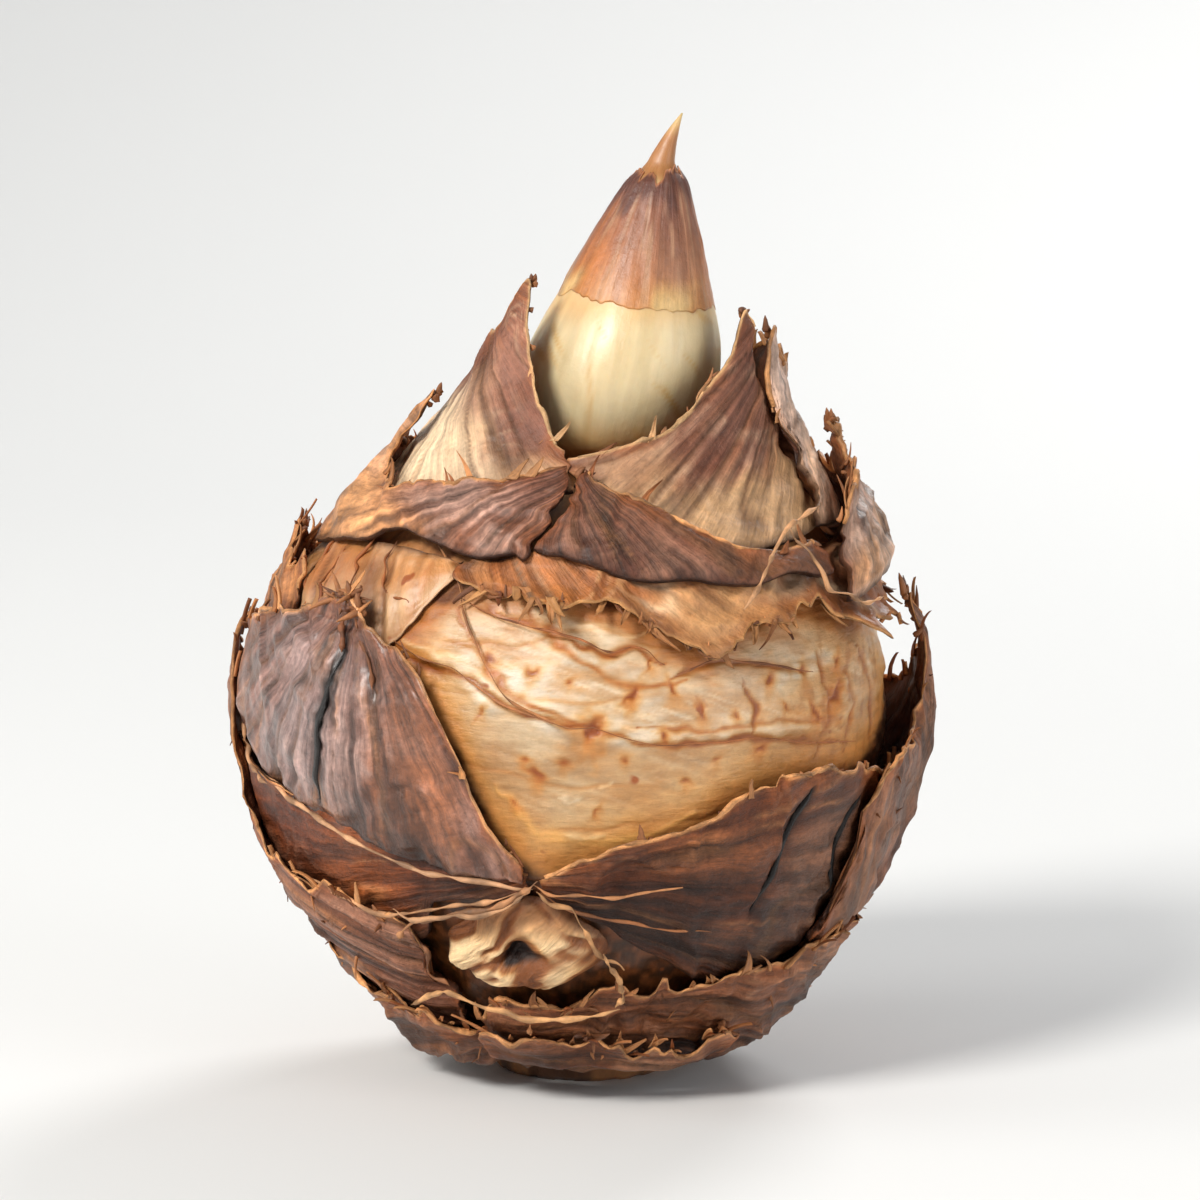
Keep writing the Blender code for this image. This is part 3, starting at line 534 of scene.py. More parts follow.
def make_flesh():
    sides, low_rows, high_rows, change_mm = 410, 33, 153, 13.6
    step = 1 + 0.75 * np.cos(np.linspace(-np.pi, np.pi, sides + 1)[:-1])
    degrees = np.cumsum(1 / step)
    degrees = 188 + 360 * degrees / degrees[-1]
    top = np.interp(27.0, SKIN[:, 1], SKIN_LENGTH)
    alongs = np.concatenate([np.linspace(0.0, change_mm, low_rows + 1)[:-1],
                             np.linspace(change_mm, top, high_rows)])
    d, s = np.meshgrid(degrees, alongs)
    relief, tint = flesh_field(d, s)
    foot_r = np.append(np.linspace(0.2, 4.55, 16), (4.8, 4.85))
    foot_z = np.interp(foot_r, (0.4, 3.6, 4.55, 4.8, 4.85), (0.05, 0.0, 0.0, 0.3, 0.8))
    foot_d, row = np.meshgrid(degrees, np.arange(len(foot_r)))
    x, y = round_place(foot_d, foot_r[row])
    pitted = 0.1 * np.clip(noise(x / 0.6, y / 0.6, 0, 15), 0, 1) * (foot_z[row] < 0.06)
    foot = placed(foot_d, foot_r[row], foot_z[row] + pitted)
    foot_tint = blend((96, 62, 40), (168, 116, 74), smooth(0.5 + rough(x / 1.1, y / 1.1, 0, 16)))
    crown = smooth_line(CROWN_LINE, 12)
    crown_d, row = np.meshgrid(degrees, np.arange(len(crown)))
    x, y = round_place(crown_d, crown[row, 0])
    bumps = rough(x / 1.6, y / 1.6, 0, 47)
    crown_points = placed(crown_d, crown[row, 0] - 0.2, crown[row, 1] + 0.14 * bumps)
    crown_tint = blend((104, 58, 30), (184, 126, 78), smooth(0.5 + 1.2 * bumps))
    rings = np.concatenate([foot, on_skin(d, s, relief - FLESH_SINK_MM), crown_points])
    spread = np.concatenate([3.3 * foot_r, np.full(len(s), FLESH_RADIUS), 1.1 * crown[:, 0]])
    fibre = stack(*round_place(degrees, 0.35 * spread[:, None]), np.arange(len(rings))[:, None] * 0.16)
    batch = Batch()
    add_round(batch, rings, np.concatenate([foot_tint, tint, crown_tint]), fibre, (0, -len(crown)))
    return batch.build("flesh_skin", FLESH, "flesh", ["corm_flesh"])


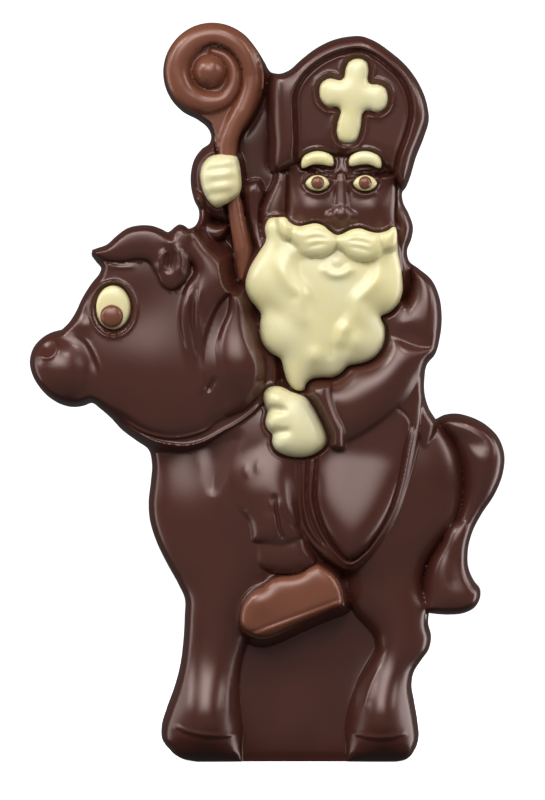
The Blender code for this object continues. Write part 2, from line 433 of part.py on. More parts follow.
==========
Work to do
Isolate the lines above that contain the word "Blender" and copy them.

Output below
Keep writing the Blender code for this image. This is part 3, starting at line 534 of scene.py. More parts follow.
The Blender code for this object continues. Write part 2, from line 433 of part.py on. More parts follow.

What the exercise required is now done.